Aussi, dès notre arrivée à Dunhuang je me mis en quête du Wang-tao. Il fut facile de le joindre, et il se décida à venir aux grottes. Il m'ouvrit enfin la niche, et brusquement je me trouvai dans une petite grotte qui n'avait pas trois mètres en tous sens, et était, sur deux et trois épaisseurs, bourrée de manuscrits. Il y en avait de toutes sortes, en rouleaux surtout, mais aussi en feuillets, des chinois, des tibétains, des ouïgours, des sanscrits. Vous vous imaginez sans peine quelle émotion poignante m'a saisi : j'étais en face de la plus formidable découverte de manuscrits chinois que l'histoire d'Extrême-Orient ait jamais eu à enregistrer. Mais ce n'était pas tout de voir ces manuscrits, et je me demandais avec inquiétude s'il me faudrait me contenter de jeter sur eux un coup d'oil, pour m'en aller ensuite les mains vides, et laisser là ces trésors voués peu à peu à la destruction. Heureusement le Wang-tao était illettré et appartenait à la catégorie des moines bâtisseurs. Pour construire des pagodes, il lui fallait de l'argent. Bien vite, je dus renoncer cependant à tout acquérir : le Wang-tao craignait d'ameuter le pays. Alors, je m'accroupis dans la grotte, et fiévreusement, pendant trois semaines, je fis l'inventaire de la bibliothèque.

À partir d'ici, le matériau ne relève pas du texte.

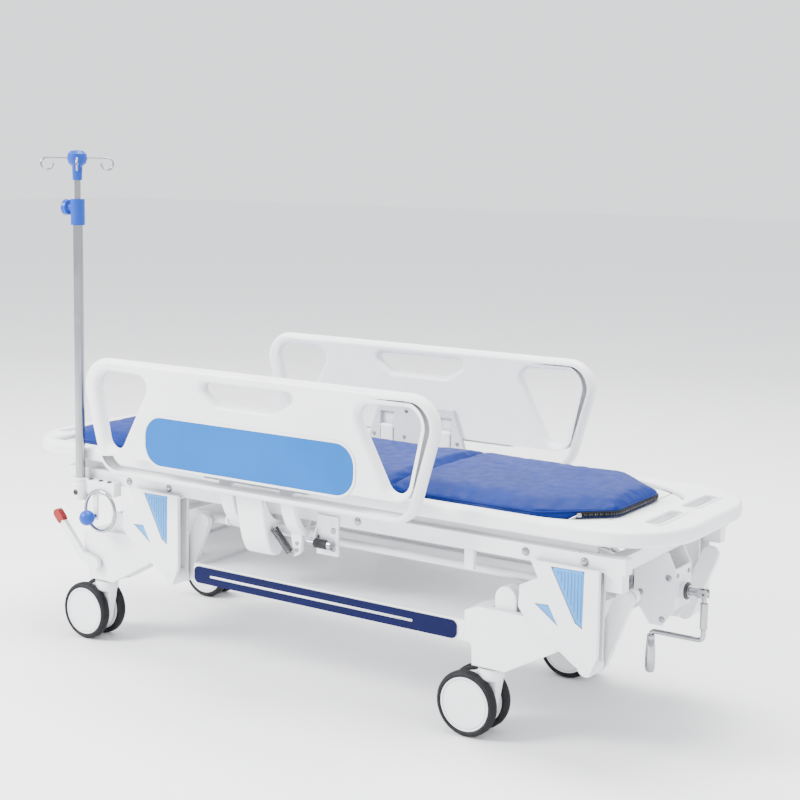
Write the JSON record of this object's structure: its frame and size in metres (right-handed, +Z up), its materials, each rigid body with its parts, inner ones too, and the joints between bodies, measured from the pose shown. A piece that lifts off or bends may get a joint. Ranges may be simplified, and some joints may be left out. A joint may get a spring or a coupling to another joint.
{
  "type": "stretcher trolley",
  "caption": "Hospital stretcher trolley: moulded deck with a raising backrest on a crank-lifted frame, folding side rails, IV pole and swivel casters.",
  "frame": {"origin": "middle of the deck in plan, at floor height", "axes": "+X towards the foot end, +Y towards the far side, +Z up"},
  "size_m": [1.896, 0.77, 1.286],
  "materials": {
    "white_plastic": "satin",
    "white_paint": "satin",
    "grey_plastic": "satin",
    "navy_strip": "satin",
    "sky_blue": "glossy",
    "rail_blue": "glossy",
    "mattress_blue": "matte",
    "steel": "brushed",
    "black_metal": "satin",
    "wheel_grey": "satin",
    "tyre": "matte",
    "red_plastic": "glossy",
    "blue_plastic": "glossy"
  },
  "bodies": {
    "base": {"base_frame": "white_paint", "base_cover": "white_plastic", "base_trims": "navy_strip", "lever_pins": "steel"},
    "swivel_head_near": {"caster_body_head_near": "white_plastic"},
    "wheels_head_near": {"caster_wheels_head_near": "wheel_grey", "caster_tyres_head_near": "tyre"},
    "swivel_head_far": {"caster_body_head_far": "white_plastic"},
    "wheels_head_far": {"caster_wheels_head_far": "wheel_grey", "caster_tyres_head_far": "tyre"},
    "swivel_foot_near": {"caster_body_foot_near": "white_plastic"},
    "wheels_foot_near": {"caster_wheels_foot_near": "wheel_grey", "caster_tyres_foot_near": "tyre"},
    "swivel_foot_far": {"caster_body_foot_far": "white_plastic"},
    "wheels_foot_far": {"caster_wheels_foot_far": "wheel_grey", "caster_tyres_foot_far": "tyre"},
    "brake": {"brake_pedal": "white_paint", "brake_pedal_tip": "red_plastic"},
    "lever_foot": {"lift_lever_foot": "white_paint"},
    "lever_head": {"lift_lever_head": "white_paint"},
    "rod": {"pull_rod": "white_paint"},
    "frame": {"upper_frame": "white_paint", "v_plates_foot": "white_paint", "v_plates_head": "white_paint", "v_inserts": "sky_blue", "deck_surround": "white_plastic", "foot_panel": "white_plastic", "deck_spacers": "white_plastic", "frame_bolts": "steel", "crank_bracket": "white_paint", "iv_bracket": "white_paint", "holder_ring": "steel", "holder_knob": "blue_plastic", "rail_latch_tube_near": "black_metal", "rail_latch_tube_far": "black_metal", "mattress_foot": "mattress_blue"},
    "screw": {"lift_screw": "steel"},
    "nut": {"lift_nut": "steel"},
    "handle": {"crank_arm": "steel"},
    "grip": {"crank_grip": "steel"},
    "backrest": {"backrest_panel": "white_plastic", "backrest_hinge_pins": "steel", "mattress_back": "mattress_blue"},
    "back_spring_tube": {"backrest_spring_tube": "black_metal"},
    "back_spring_rod": {"backrest_spring_rod": "steel"},
    "arms_near": {"rail_arms_near": "white_paint"},
    "rail_near": {"rail_shell_near": "white_plastic", "rail_panel_near": "rail_blue", "rail_cover_near": "grey_plastic"},
    "latch_near": {"rail_latch_pin_near": "steel"},
    "arms_far": {"rail_arms_far": "white_paint"},
    "rail_far": {"rail_shell_far": "white_plastic", "rail_panel_far": "rail_blue", "rail_cover_far": "grey_plastic"},
    "latch_far": {"rail_latch_pin_far": "steel"},
    "iv_pole": {"iv_tube": "steel", "iv_clamp": "blue_plastic"},
    "iv_top": {"iv_rod": "steel", "iv_hub": "blue_plastic", "iv_hooks": "steel"}
  },
  "joints": [
    {"name": "lift", "type": "hinge", "parent": "base", "child": "lever_foot", "pos_m": [0.568, 0, 0.325], "axis": [0, -1, 0], "range_deg": [0, 100]},
    {"name": "lever_head_turn", "type": "hinge", "parent": "base", "child": "lever_head", "pos_m": [-0.594, 0, 0.325], "axis": [0, -1, 0], "range_deg": [-0.5, 100.5]},
    {"name": "frame_level", "type": "hinge", "parent": "lever_foot", "child": "frame", "pos_m": [0.78264, 0, 0.22216], "axis": [0, -1, 0], "range_deg": [-100.5, 0.5]},
    {"name": "pull_rod_turn", "type": "hinge", "parent": "lever_foot", "child": "rod", "pos_m": [0.84064, -0.196, 0.36416], "axis": [0, -1, 0], "range_deg": [-100.5, 0.5]},
    {"name": "swivel_head_near", "type": "hinge", "parent": "base", "child": "swivel_head_near", "pos_m": [-0.652, -0.24, 0.165], "axis": [0, 0, 1], "continuous": true},
    {"name": "roll_head_near", "type": "hinge", "parent": "swivel_head_near", "child": "wheels_head_near", "pos_m": [-0.697, -0.24, 0.075], "axis": [0, 1, 0], "continuous": true},
    {"name": "swivel_head_far", "type": "hinge", "parent": "base", "child": "swivel_head_far", "pos_m": [-0.652, 0.24, 0.165], "axis": [0, 0, 1], "continuous": true},
    {"name": "roll_head_far", "type": "hinge", "parent": "swivel_head_far", "child": "wheels_head_far", "pos_m": [-0.697, 0.24, 0.075], "axis": [0, 1, 0], "continuous": true},
    {"name": "swivel_foot_near", "type": "hinge", "parent": "base", "child": "swivel_foot_near", "pos_m": [0.528, -0.24, 0.165], "axis": [0, 0, 1], "continuous": true},
    {"name": "roll_foot_near", "type": "hinge", "parent": "swivel_foot_near", "child": "wheels_foot_near", "pos_m": [0.483, -0.24, 0.075], "axis": [0, 1, 0], "continuous": true},
    {"name": "swivel_foot_far", "type": "hinge", "parent": "base", "child": "swivel_foot_far", "pos_m": [0.528, 0.24, 0.165], "axis": [0, 0, 1], "continuous": true},
    {"name": "roll_foot_far", "type": "hinge", "parent": "swivel_foot_far", "child": "wheels_foot_far", "pos_m": [0.483, 0.24, 0.075], "axis": [0, 1, 0], "continuous": true},
    {"name": "brake_turn", "type": "hinge", "parent": "base", "child": "brake", "pos_m": [-0.652, -0.27, 0.211], "axis": [0, 1, 0], "range_deg": [-18, 18]},
    {"name": "crank_turn", "type": "hinge", "parent": "frame", "child": "screw", "pos_m": [0.838, 0, 0.338], "axis": [1, 0, 0], "range_deg": [-90, 90]},
    {"name": "crank_fold", "type": "hinge", "parent": "screw", "child": "handle", "pos_m": [0.923, 0, 0.338], "axis": [0, -1, 0], "range_deg": [0, 90]},
    {"name": "grip_spin", "type": "hinge", "parent": "handle", "child": "grip", "pos_m": [0.799, 0, 0.19], "axis": [0, 0, 1], "continuous": true},
    {"name": "nut_travel", "type": "slide", "parent": "frame", "child": "nut", "axis": [-1, 0, 0], "range_m": [-0.001, 0.091]},
    {"name": "backrest_fold", "type": "hinge", "parent": "frame", "child": "backrest", "pos_m": [0.238, 0, 0.494], "axis": [0, 1, 0], "range_deg": [0, 75]},
    {"name": "backrest_spring_turn", "type": "hinge", "parent": "frame", "child": "back_spring_tube", "pos_m": [0.234, 0, 0.445], "axis": [0, 1, 0], "range_deg": [-0.5, 73]},
    {"name": "backrest_spring_stroke", "type": "slide", "parent": "back_spring_tube", "child": "back_spring_rod", "axis": [-1, 0, 0], "range_m": [-0.001, 0.0525]},
    {"name": "rail_fold_near", "type": "hinge", "parent": "frame", "child": "arms_near", "pos_m": [-0.062, -0.276, 0.395], "axis": [1, 0, 0], "range_deg": [0, 126]},
    {"name": "rail_level_near", "type": "hinge", "parent": "arms_near", "child": "rail_near", "pos_m": [-0.062, -0.34, 0.545], "axis": [1, 0, 0], "range_deg": [-126.5, 0.5]},
    {"name": "latch_near", "type": "slide", "parent": "frame", "child": "latch_near", "axis": [1, 0, 0], "range_m": [0, 0.012], "stiffness_N_per_m": 900, "springref_m": -0.004},
    {"name": "rail_fold_far", "type": "hinge", "parent": "frame", "child": "arms_far", "pos_m": [-0.062, 0.276, 0.395], "axis": [-1, 0, 0], "range_deg": [0, 126]},
    {"name": "rail_level_far", "type": "hinge", "parent": "arms_far", "child": "rail_far", "pos_m": [-0.062, 0.34, 0.545], "axis": [-1, 0, 0], "range_deg": [-126.5, 0.5]},
    {"name": "latch_far", "type": "slide", "parent": "frame", "child": "latch_far", "axis": [1, 0, 0], "range_m": [0, 0.012], "stiffness_N_per_m": 900, "springref_m": -0.004},
    {"name": "iv_turn", "type": "hinge", "parent": "frame", "child": "iv_pole", "pos_m": [-0.682, -0.302, 0.8], "axis": [0, 0, 1], "continuous": true},
    {"name": "iv_height", "type": "slide", "parent": "iv_pole", "child": "iv_top", "axis": [0, 0, 1], "range_m": [0, 0.33]}
  ],
  "couplings": [
    {"joint": "lever_head_turn", "follows": "lift", "ratio": 1},
    {"joint": "frame_level", "follows": "lift", "ratio": -1},
    {"joint": "pull_rod_turn", "follows": "lift", "ratio": -1},
    {"joint": "nut_travel", "follows": "lift", "m_per_rad": 0.051566},
    {"joint": "backrest_spring_turn", "follows": "backrest_fold", "ratio": 0.952},
    {"joint": "backrest_spring_stroke", "follows": "backrest_fold", "m_per_rad": 0.03919},
    {"joint": "rail_level_near", "follows": "rail_fold_near", "ratio": -1},
    {"joint": "rail_level_far", "follows": "rail_fold_far", "ratio": -1}
  ]
}
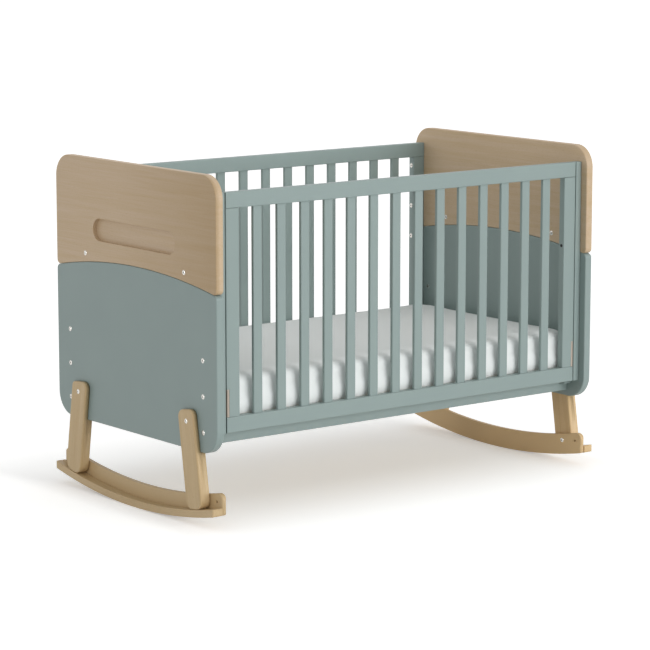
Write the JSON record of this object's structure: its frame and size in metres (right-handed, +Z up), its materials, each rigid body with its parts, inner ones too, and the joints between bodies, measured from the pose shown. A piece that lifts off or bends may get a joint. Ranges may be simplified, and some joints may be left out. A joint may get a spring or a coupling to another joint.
{
  "type": "rocking cot bed",
  "caption": "Rocking cot bed: painted slatted sides, panelled ends with beech tops and splayed legs on curved rockers, drop side, adjustable base and mattress.",
  "frame": {"origin": "on the floor below the middle of the cot", "axes": "+X along the cot from the head end to the foot end, +Y across it from the drop side to the fixed side, +Z up"},
  "size_m": [1.4096, 0.8, 0.973],
  "materials": {
    "beech": "solid beech, clear satin lacquer",
    "sage_paint": "beech and fibreboard in opaque satin grey-green paint",
    "birch_plywood": "bare sanded birch plywood",
    "nylon": "moulded nylon, satin",
    "mattress_cover": "white knitted cotton cover"
  },
  "bodies": {
    "cot_frame": {"head_board": "beech", "head_panel": "sage_paint", "head_rocker_web": "beech", "head_rocker_ledge": "beech", "head_front_leg": "beech", "head_back_leg": "beech", "head_side_track": "sage_paint", "head_side_runner": "nylon", "foot_board": "beech", "foot_panel": "sage_paint", "foot_rocker_web": "beech", "foot_rocker_ledge": "beech", "foot_front_leg": "beech", "foot_back_leg": "beech", "foot_side_track": "sage_paint", "foot_side_runner": "nylon", "back_bottom_rail": "sage_paint", "back_top_rail": "sage_paint", "back_head_stile": "sage_paint", "back_foot_stile": "sage_paint", "back_slat_01": "sage_paint", "back_slat_02": "sage_paint", "back_slat_03": "sage_paint", "back_slat_04": "sage_paint", "back_slat_05": "sage_paint", "back_slat_06": "sage_paint", "back_slat_07": "sage_paint", "back_slat_08": "sage_paint", "back_slat_09": "sage_paint", "back_slat_10": "sage_paint", "back_slat_11": "sage_paint", "back_slat_12": "sage_paint", "back_slat_13": "sage_paint", "back_slat_14": "sage_paint"},
    "drop_side": {"front_bottom_rail": "sage_paint", "front_top_rail": "sage_paint", "front_head_stile": "sage_paint", "front_foot_stile": "sage_paint", "front_slat_01": "sage_paint", "front_slat_02": "sage_paint", "front_slat_03": "sage_paint", "front_slat_04": "sage_paint", "front_slat_05": "sage_paint", "front_slat_06": "sage_paint", "front_slat_07": "sage_paint", "front_slat_08": "sage_paint", "front_slat_09": "sage_paint", "front_slat_10": "sage_paint", "front_slat_11": "sage_paint", "front_slat_12": "sage_paint", "front_slat_13": "sage_paint", "front_slat_14": "sage_paint", "head_guide_block": "beech", "foot_guide_block": "beech"},
    "mattress_base": {"base_front_rail": "sage_paint", "base_back_rail": "sage_paint", "base_head_rail": "sage_paint", "base_foot_rail": "sage_paint", "base_deck": "birch_plywood"},
    "mattress": {"mattress": "mattress_cover"}
  },
  "joints": [
    {"name": "drop_side_slide", "type": "slide", "parent": "cot_frame", "child": "drop_side", "axis": [0, 0, 1], "range_m": [-0.19, 0]},
    {"name": "base_height", "type": "slide", "parent": "cot_frame", "child": "mattress_base", "axis": [0, 0, 1], "range_m": [0, 0.2]},
    {"name": "mattress_lift", "type": "slide", "parent": "mattress_base", "child": "mattress", "axis": [0, 0, 1], "range_m": [0, 0.63]}
  ]
}
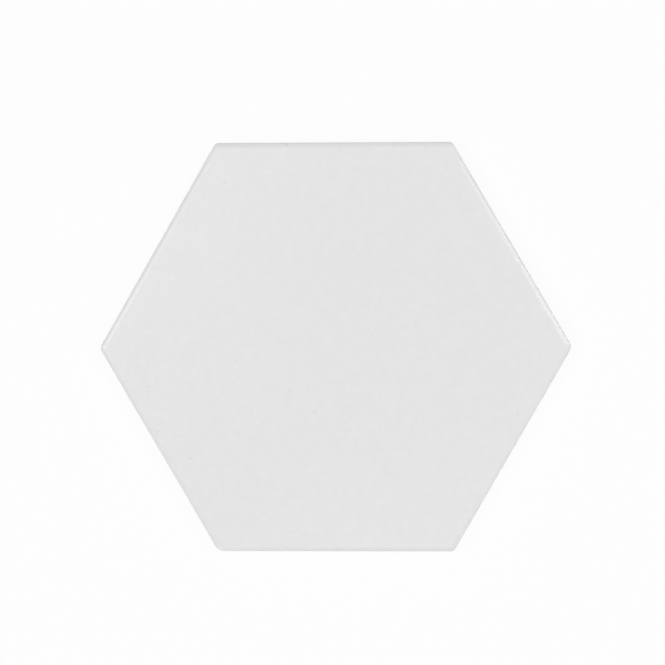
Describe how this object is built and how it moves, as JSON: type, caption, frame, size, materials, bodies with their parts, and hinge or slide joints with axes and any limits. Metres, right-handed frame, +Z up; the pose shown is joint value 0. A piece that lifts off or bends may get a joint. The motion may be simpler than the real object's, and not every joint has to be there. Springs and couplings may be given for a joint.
{
  "type": "hexagon floor tile",
  "caption": "Regular hexagonal floor tile with a flat glazed face, a soft edge that falls to a rounded arris, slightly leaning sides and a honeycomb relief in the back for adhesive.",
  "frame": {"origin": "middle of the back, in the plane of the raised land that the tile lies on", "axes": "+Z up, out of the glazed face; +X to a corner of the hexagon; +Y to the middle of a straight edge"},
  "size_m": [0.201, 0.175, 0.0085],
  "materials": {
    "white_glazed_porcelain": "satin white glaze with fine dark specks on the face and arris, bare fired body on the lower sides and the back"
  },
  "bodies": {
    "root": {"tile": "white_glazed_porcelain"}
  },
  "joints": []
}
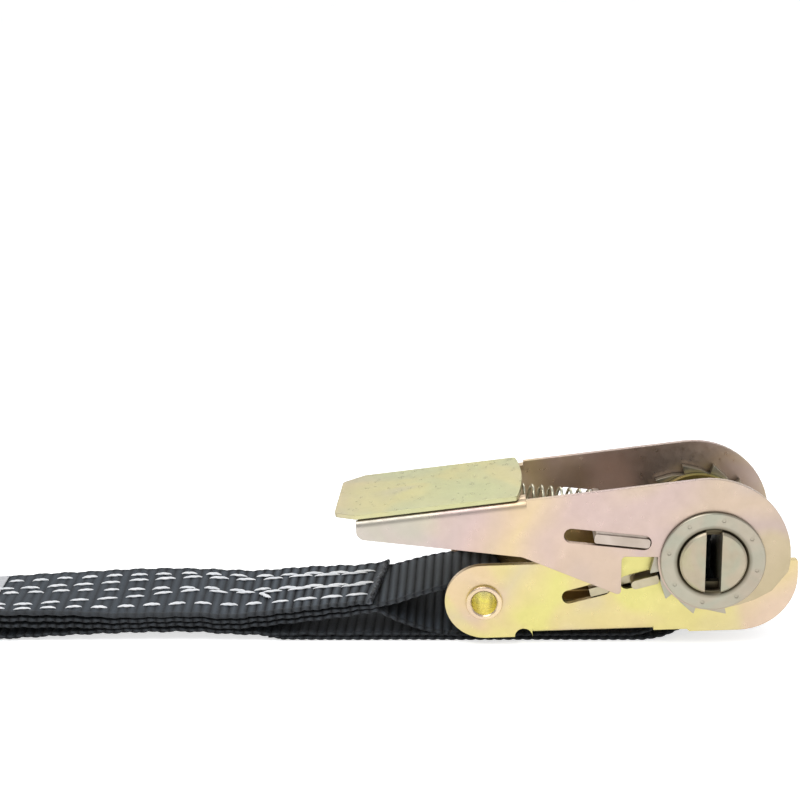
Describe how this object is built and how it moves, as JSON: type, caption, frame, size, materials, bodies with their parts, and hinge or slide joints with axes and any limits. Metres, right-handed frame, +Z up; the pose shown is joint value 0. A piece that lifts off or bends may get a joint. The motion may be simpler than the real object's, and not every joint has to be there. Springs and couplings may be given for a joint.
{
  "type": "ratchet strap",
  "caption": "Hand ratchet strap: a pressed frame with a swinging handle, pawls and a slotted winding spool on narrow woven webbing, rolled up beside it.",
  "frame": {"origin": "on the resting surface, straight below the anchor pin's axis, half way across the webbing", "axes": "+X along the strap from the anchor pin to the spool, +Y across the webbing, +Z up"},
  "size_m": [0.391, 0.046, 0.0751],
  "materials": {
    "zinc_plate": "yellow zinc plating with a pink and green sheen",
    "zinc_handle": "yellow zinc plating with a pink and green sheen",
    "zinc_ring": "pale green zinc plating",
    "pawl_steel": "zinc plated, satin",
    "spring_wire": "drawn spring wire",
    "webbing": "woven polyester, ribbed across, braided selvages",
    "thread": "white polyester thread",
    "label": "blank woven label"
  },
  "bodies": {
    "root": {"base_frame": "zinc_plate", "anchor_pin": "zinc_plate", "base_pawl_spring": "spring_wire", "anchor_loop": "webbing", "main_strap_sewn_end": "webbing", "main_strap_lower_run": "webbing", "strap_roll": "webbing", "stitching": "thread", "blank_label": "label"},
    "frame_pawl": {"base_pawl": "pawl_steel"},
    "spool": {"half_shaft_left": "zinc_ring", "half_shaft_right": "zinc_ring", "ratchet_wheel_near": "zinc_plate", "ratchet_wheel_far": "zinc_plate", "retaining_ring_near": "zinc_ring", "retaining_ring_far": "zinc_ring", "wound_webbing": "webbing"},
    "handle": {"handle_side_near": "zinc_handle", "handle_side_far": "zinc_handle", "grip_plate": "zinc_plate", "handle_pawl_spring": "spring_wire"},
    "drive_pawl": {"handle_pawl": "pawl_steel"}
  },
  "joints": [
    {"name": "handle_swing", "type": "hinge", "parent": "root", "child": "handle", "pos_m": [0.075, 0, 0.033], "axis": [0, 1, 0], "range_deg": [0, 162]},
    {"name": "spool_turn", "type": "hinge", "parent": "root", "child": "spool", "pos_m": [0.075, 0, 0.033], "axis": [0, 1, 0], "continuous": true},
    {"name": "frame_pawl_slide", "type": "slide", "parent": "root", "child": "frame_pawl", "axis": [-0.9636, 0, -0.2672], "range_m": [0, 0.0032], "stiffness_N_per_m": 600, "springref_m": -0.004, "deforming": ["base_pawl_spring"]},
    {"name": "drive_pawl_slide", "type": "slide", "parent": "handle", "child": "drive_pawl", "axis": [-0.9938, 0, 0.1115], "range_m": [0, 0.0085], "stiffness_N_per_m": 500, "springref_m": -0.006, "deforming": ["handle_pawl_spring"]}
  ]
}
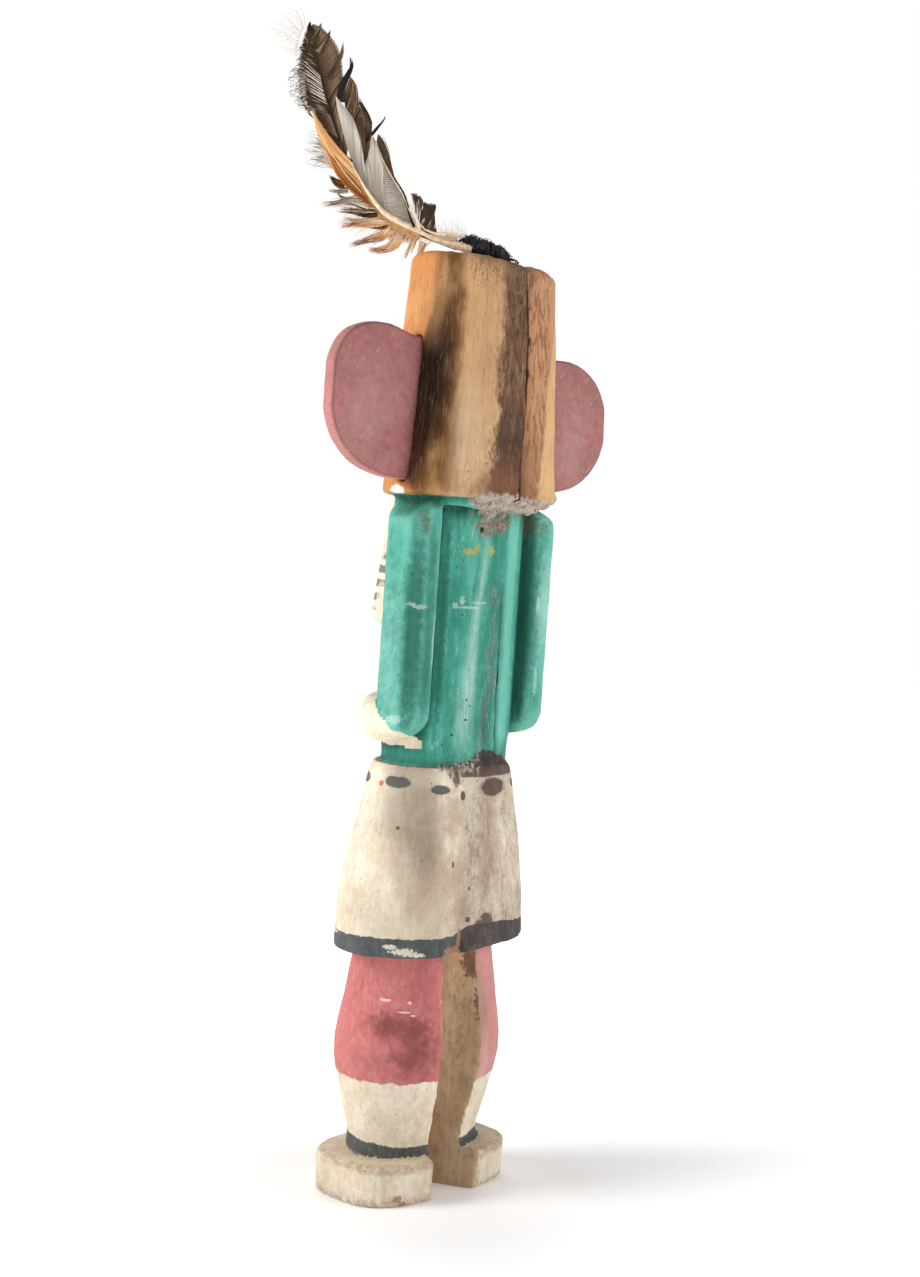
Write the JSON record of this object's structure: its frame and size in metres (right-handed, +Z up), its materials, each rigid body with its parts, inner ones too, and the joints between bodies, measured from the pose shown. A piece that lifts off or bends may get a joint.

Sur les 15 000 rouleaux qui me sont ainsi passés par les mains, je pris tout ce qui, par sa date ou son contenu, offrait un intérêt primordial, un tiers de l'ensemble environ. Dans ce tiers, j'avais mis tous les textes en écriture brahmi ou ouïgoure, beaucoup de tibétain, mais surtout du chinois. Il y a là pour la sinologie des richesses inappréciables : beaucoup de bouddhisme sans doute, mais aussi de l'histoire, de la géographie, des philosophes, des classiques, de la littérature proprement dite et encore des actes de toutes sortes, des baux, des comptes, des notes prises au jour le jour. Et tout cela était antérieur au 11e siècle. En l'an 1035, des envahisseurs étaient venus de l'est, et hâtivement, les moines avaient empilé livres et peintures dans une cachette dont ils avaient muré, crépi, orné l'ouverture. Massacrés ou que pendant huit ans nul érudit n'était passé par là pour examiner ces documents et en reconnaître l'importance. Cette importance, messieurs, je n'exagère pas en disant qu'elle est pour nous capitale. Les anciens manuscrits chinois étaient très rares en Chine, et il n'y en avait aucun en Europe. De plus, nous ne pouvions travailler que sur des livres, jamais sur des documents qui n'eussent pas été expressément rédigés en vue de la publicité. Pour la première fois, les sinologues pourront, à l'initiation des historiens de l'Europe, travailler sur des archives. Enfin, dans une grotte, il y avait autre chose: des peintures sur soie et sur chanvre, contemporaines des manuscrits, et qui vont se placer en tête de la série jusque-là assez pauvre que possédait le Louvre, enfin, quelques imprimés, des imprimés xylographiques du 10e et même du 8e siècle, antérieurs à Gutenberg de cinq à sept siècles, les premiers imprimés qui soient connus dans le monde. En mai 1908, l'étude des grottes achevée, nous quittions Dunhuang.

Pour résumer notre œuvre, M. Nouette rapporte plusieurs milliers de clichés dont vous avez pu apprécier ce soir l'intérêt documentaire. Le Dr Vaillant a levé près de 2 000 kilomètres d'itinéraires, reliés par environ 25 points astronomiques, et, des calculs déjà effectués, il résulte que nous aboutirons pour ces points à une approximation de 400 mètres en latitude, 1 kilomètre en longitude ; on ne peut exiger davantage, dans les conditions où nous travaillions Des échantillons géologiques, un herbier de 800 plantes, 200 oiseaux, des mammifères, de nombreux insectes, des crânes et des mensurations constituent les collections d'histoire naturelle. Pour nos peintures, nos bois sculptés, nos bronzes, nos céramiques, les conservateurs du Louvre songent à aménager une salle entière. Enfin nous rapportons à la Bibliothèque Nationale une bibliothèque d'imprimés chinois comme il n'y en avait pas en Europe, et une collection de manuscrits chinois qui n'a pas d'équivalent même en Chine.